Set down exactly the lines in the records below that run from the line with "Continue the build123d" to the line with "self.points, self.faces = [], []", inclusive, and nothing more.

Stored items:
##########
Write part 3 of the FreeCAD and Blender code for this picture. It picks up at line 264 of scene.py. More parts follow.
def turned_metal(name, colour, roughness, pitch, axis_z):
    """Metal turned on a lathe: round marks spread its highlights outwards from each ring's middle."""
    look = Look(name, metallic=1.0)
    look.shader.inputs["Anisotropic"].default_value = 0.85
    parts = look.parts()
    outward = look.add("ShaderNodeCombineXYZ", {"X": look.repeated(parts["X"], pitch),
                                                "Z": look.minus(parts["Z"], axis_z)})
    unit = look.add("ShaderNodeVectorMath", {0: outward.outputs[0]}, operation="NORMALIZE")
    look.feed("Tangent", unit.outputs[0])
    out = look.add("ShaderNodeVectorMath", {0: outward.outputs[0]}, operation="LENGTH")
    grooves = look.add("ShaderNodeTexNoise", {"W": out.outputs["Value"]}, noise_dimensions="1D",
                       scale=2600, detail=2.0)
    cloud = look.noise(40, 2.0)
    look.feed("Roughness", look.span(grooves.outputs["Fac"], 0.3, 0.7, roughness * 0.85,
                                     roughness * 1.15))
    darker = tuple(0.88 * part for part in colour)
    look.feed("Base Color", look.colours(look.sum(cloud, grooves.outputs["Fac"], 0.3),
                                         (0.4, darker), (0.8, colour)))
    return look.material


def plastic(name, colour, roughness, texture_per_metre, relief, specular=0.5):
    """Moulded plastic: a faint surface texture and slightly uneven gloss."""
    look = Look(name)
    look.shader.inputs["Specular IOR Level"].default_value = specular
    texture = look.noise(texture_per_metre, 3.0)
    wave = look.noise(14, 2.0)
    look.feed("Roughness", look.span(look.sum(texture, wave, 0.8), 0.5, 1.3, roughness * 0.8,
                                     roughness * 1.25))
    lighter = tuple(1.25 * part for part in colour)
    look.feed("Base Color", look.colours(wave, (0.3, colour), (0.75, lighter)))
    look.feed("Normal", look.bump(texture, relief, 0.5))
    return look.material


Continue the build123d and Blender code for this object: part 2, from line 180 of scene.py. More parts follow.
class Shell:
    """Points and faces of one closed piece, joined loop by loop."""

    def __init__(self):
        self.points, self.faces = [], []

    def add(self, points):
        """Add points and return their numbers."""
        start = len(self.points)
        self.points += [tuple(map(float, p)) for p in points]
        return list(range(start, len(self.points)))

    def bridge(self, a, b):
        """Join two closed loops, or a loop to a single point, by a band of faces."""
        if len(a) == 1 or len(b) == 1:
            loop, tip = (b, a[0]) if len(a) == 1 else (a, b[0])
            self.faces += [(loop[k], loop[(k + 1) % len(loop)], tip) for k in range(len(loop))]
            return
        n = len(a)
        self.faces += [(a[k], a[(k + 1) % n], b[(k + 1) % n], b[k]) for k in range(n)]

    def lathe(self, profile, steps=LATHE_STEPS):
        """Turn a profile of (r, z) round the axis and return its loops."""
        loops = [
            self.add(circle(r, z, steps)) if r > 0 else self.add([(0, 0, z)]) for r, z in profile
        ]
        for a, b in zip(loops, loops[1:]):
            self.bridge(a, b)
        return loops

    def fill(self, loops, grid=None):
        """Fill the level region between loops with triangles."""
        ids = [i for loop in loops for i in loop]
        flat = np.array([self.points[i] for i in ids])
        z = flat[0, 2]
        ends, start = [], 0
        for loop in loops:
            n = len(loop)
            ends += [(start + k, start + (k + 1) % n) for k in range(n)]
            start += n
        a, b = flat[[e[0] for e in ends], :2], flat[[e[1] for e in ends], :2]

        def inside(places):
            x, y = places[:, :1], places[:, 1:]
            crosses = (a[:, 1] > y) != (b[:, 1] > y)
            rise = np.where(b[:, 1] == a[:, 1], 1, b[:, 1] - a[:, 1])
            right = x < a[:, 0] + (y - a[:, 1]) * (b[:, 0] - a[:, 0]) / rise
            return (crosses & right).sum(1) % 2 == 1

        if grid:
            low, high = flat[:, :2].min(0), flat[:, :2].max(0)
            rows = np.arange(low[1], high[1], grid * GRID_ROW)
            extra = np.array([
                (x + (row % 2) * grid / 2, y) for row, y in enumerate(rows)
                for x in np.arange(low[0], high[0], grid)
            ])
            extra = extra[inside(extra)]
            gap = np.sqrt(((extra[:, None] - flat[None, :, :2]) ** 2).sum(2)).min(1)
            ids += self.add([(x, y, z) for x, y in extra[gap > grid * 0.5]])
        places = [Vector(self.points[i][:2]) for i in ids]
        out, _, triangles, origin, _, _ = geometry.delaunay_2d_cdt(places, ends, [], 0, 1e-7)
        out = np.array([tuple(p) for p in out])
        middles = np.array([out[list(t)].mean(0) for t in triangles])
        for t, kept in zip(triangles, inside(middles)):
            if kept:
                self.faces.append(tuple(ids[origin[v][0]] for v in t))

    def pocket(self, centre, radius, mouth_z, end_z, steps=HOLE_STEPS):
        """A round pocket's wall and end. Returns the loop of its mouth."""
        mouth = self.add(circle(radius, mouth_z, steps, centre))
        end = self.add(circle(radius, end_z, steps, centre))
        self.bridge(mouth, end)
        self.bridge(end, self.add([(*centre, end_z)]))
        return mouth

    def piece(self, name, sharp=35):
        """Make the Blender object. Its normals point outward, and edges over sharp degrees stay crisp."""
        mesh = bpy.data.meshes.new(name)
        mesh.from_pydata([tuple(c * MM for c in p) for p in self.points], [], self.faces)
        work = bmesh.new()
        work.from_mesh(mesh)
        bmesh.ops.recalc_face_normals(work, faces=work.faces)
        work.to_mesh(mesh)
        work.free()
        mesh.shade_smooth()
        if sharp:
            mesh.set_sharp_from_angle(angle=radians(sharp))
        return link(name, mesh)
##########
Solution to this task:
Continue the build123d and Blender code for this object: part 2, from line 180 of scene.py. More parts follow.
class Shell:
    """Points and faces of one closed piece, joined loop by loop."""

    def __init__(self):
        self.points, self.faces = [], []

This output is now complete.